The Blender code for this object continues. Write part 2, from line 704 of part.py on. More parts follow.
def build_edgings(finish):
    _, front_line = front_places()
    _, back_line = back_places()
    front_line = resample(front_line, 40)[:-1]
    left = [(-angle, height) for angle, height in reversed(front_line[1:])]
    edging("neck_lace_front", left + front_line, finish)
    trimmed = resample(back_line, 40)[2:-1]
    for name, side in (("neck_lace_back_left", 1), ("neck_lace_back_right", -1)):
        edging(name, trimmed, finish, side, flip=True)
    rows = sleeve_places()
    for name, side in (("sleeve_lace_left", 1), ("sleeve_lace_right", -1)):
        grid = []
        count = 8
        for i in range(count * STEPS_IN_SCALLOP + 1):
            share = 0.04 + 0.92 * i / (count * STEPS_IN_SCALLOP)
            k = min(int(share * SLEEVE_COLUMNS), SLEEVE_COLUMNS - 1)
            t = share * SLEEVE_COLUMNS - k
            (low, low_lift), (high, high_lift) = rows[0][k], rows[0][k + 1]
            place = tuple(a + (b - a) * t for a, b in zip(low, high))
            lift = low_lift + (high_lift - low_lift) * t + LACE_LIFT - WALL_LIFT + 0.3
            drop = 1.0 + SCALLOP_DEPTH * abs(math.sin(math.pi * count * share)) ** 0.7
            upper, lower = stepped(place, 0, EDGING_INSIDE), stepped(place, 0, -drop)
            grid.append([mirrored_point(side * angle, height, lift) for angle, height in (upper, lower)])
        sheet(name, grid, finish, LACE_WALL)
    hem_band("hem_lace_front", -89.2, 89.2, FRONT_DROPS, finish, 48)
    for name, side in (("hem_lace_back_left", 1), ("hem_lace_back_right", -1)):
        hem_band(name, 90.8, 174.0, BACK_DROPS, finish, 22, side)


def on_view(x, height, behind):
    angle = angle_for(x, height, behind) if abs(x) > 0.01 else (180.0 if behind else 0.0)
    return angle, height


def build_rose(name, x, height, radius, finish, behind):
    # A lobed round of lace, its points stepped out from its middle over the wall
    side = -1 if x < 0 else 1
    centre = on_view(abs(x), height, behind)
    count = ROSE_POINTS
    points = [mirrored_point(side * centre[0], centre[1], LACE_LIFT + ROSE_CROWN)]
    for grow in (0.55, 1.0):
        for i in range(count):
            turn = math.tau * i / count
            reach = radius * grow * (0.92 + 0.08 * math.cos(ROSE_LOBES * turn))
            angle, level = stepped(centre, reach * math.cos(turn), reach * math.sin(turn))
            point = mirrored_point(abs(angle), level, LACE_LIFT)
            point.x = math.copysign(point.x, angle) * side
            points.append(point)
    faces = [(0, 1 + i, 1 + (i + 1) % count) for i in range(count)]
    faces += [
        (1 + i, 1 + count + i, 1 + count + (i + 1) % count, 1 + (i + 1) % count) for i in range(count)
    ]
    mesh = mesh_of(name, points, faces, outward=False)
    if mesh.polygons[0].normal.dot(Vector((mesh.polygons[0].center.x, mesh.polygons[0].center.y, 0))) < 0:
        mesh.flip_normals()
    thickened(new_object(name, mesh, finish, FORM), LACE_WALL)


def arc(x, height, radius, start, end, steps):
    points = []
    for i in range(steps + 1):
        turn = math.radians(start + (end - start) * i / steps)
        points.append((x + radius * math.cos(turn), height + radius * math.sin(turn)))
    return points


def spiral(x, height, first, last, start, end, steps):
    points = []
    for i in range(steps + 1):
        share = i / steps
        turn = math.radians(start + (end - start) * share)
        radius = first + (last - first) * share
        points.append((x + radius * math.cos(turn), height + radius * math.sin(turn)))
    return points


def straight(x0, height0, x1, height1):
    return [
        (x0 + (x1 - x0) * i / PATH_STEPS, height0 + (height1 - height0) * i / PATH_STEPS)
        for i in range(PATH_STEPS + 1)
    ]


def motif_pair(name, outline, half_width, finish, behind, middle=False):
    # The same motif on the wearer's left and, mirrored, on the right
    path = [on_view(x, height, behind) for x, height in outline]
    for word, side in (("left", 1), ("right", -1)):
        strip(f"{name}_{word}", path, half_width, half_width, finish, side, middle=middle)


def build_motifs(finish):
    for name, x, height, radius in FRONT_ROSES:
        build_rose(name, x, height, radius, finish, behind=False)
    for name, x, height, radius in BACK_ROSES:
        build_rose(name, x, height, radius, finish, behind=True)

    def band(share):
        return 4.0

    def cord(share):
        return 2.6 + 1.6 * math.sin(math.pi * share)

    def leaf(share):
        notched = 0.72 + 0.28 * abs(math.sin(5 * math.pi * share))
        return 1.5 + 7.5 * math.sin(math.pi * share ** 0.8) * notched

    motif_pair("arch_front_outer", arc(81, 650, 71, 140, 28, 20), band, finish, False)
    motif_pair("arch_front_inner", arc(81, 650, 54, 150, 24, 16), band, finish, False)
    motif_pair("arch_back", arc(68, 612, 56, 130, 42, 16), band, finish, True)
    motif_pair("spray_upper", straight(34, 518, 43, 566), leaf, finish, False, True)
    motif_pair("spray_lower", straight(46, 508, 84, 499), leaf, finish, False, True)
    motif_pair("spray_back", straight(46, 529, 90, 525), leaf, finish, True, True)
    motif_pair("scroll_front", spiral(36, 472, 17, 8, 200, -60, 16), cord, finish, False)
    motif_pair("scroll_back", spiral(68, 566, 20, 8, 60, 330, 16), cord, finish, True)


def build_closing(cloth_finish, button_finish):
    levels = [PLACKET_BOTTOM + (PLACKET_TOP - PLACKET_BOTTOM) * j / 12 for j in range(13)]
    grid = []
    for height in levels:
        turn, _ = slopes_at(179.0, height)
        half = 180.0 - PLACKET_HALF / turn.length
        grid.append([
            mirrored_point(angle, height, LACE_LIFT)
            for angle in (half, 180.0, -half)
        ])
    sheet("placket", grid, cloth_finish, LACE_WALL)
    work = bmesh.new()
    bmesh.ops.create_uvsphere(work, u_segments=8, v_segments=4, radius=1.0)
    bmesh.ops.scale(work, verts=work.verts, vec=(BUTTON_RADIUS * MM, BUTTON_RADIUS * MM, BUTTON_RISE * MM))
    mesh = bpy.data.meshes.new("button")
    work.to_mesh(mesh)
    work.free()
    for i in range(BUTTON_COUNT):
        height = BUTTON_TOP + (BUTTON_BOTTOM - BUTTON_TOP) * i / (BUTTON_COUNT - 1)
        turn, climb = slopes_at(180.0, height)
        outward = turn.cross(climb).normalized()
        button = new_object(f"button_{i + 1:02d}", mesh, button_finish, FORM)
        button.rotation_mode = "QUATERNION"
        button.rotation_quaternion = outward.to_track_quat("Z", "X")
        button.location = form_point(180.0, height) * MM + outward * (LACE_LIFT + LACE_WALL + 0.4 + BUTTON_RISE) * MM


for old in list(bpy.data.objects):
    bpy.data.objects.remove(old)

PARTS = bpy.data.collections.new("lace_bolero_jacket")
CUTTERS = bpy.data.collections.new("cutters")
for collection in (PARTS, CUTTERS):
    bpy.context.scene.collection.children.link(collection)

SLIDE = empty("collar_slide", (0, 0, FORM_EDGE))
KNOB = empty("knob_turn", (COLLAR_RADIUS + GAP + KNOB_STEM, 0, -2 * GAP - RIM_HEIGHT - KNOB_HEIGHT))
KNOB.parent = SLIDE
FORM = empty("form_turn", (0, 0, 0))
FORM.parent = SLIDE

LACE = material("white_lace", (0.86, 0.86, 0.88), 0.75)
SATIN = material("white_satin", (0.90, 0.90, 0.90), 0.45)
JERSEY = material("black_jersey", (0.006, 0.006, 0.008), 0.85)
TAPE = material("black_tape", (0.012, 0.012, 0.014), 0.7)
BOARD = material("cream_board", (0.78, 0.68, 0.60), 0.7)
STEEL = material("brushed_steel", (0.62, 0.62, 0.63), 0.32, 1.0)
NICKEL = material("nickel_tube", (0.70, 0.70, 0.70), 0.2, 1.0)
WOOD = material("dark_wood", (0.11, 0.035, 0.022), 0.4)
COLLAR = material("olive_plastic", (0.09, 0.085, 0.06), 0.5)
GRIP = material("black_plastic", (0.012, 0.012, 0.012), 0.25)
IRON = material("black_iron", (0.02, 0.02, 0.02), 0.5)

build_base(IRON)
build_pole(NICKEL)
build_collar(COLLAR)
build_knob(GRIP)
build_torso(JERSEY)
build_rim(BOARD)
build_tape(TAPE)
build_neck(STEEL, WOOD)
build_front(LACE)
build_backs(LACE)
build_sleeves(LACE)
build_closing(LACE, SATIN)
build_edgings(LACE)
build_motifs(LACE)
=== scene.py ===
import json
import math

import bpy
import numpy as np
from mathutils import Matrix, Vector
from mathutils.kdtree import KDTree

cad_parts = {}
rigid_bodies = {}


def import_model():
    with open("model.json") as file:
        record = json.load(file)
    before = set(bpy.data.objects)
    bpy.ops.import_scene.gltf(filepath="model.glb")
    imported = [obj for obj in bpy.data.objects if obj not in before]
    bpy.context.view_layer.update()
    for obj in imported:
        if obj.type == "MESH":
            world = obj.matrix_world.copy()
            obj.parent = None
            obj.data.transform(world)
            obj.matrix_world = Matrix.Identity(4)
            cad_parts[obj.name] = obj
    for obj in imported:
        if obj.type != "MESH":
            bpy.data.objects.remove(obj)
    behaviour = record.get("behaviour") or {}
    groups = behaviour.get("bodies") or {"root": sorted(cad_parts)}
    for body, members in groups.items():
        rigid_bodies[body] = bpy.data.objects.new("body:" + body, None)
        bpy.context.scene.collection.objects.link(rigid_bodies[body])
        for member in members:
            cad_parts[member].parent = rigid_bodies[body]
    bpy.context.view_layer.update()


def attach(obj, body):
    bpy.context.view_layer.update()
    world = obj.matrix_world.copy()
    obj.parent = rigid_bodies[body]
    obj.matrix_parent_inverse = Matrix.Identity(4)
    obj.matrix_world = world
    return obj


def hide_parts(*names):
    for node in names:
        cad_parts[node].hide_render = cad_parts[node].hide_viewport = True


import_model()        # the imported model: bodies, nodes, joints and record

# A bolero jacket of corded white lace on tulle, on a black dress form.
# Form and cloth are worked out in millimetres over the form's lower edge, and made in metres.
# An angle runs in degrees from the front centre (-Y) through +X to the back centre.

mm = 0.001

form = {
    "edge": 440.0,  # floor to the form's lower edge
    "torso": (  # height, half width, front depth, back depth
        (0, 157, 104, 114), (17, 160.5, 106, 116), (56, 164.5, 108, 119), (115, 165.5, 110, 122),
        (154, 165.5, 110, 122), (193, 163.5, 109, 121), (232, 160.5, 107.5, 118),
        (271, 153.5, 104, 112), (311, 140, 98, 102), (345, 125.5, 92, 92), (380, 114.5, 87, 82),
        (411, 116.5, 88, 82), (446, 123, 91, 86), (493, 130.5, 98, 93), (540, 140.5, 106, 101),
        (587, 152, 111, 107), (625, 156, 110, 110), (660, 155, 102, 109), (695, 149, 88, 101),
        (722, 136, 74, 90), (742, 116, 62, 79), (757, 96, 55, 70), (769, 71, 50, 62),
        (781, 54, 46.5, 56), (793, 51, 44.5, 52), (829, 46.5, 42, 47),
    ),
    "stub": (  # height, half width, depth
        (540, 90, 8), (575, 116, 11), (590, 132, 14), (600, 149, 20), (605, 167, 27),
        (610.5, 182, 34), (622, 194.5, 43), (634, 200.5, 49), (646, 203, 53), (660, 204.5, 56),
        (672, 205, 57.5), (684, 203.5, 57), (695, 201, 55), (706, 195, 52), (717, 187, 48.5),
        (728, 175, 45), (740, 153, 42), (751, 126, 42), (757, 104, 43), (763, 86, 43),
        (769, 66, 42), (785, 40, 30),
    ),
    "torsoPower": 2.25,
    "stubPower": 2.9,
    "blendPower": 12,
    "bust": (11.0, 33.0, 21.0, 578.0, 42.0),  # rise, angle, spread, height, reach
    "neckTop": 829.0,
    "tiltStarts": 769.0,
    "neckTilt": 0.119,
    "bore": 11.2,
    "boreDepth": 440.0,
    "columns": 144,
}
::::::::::
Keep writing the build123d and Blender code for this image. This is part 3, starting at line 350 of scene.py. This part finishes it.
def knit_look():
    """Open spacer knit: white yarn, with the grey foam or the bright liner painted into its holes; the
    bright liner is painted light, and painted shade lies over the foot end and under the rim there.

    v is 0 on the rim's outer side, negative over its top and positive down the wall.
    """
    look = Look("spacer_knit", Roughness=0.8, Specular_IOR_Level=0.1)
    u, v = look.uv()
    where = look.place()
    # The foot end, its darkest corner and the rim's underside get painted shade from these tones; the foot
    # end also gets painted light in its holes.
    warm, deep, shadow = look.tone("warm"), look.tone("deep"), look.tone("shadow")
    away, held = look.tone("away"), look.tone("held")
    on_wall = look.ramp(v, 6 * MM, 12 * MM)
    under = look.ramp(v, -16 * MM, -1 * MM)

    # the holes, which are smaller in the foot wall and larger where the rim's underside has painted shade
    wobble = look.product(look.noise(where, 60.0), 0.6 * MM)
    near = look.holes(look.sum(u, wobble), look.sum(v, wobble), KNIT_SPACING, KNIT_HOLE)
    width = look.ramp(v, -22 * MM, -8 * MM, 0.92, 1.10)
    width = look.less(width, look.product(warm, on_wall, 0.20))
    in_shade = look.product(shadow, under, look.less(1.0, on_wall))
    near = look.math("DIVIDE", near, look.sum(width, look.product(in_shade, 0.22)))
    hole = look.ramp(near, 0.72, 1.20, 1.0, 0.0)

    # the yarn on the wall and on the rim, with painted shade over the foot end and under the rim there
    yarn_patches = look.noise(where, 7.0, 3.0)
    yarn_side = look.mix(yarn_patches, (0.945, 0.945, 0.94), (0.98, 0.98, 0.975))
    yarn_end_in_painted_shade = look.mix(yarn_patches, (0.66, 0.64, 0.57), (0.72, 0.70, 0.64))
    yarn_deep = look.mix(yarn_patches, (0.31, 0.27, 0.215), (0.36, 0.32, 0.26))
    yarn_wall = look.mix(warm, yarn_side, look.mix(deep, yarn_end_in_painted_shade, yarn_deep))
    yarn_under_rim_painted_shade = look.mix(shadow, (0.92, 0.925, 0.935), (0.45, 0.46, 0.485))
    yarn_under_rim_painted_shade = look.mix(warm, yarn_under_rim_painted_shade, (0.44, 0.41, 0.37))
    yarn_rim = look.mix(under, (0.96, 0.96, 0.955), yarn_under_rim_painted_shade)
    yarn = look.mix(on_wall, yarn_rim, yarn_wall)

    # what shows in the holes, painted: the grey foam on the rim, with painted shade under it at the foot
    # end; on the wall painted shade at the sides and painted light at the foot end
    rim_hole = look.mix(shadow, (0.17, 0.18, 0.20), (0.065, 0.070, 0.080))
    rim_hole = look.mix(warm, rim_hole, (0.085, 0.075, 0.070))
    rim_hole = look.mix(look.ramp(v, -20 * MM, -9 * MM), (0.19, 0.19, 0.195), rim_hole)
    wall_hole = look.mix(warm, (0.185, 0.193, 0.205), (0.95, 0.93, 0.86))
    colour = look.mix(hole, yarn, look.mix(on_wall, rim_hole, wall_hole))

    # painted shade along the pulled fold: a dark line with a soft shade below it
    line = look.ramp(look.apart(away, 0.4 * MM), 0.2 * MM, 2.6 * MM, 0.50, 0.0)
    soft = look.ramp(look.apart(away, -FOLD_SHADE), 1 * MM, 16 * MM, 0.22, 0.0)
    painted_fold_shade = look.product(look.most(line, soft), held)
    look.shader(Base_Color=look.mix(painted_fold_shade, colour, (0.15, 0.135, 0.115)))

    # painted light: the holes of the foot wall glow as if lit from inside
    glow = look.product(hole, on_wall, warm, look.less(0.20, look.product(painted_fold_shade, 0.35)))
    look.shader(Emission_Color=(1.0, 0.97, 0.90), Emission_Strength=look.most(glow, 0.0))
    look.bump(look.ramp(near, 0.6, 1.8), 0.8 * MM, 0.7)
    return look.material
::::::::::
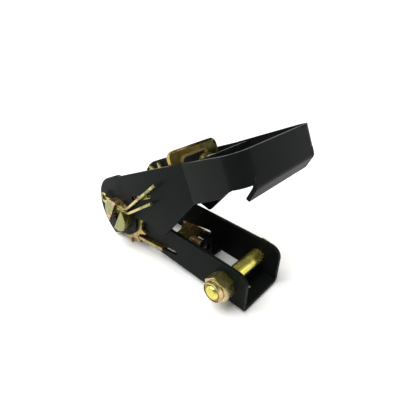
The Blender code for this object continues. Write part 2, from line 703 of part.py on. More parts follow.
::::::::::
▸ Work to complete
Within the material above, extract exactly the lines that start at the line containing "bpy.data.objects.remove(obj)" and stop after the line containing "cad_parts[member].parent = rigid_bodies[body]", and only those.

▸ Output
            bpy.data.objects.remove(obj)
    behaviour = record.get("behaviour") or {}
    groups = behaviour.get("bodies") or {"root": sorted(cad_parts)}
    for body, members in groups.items():
        rigid_bodies[body] = bpy.data.objects.new("body:" + body, None)
        bpy.context.scene.collection.objects.link(rigid_bodies[body])
        for member in members:
            cad_parts[member].parent = rigid_bodies[body]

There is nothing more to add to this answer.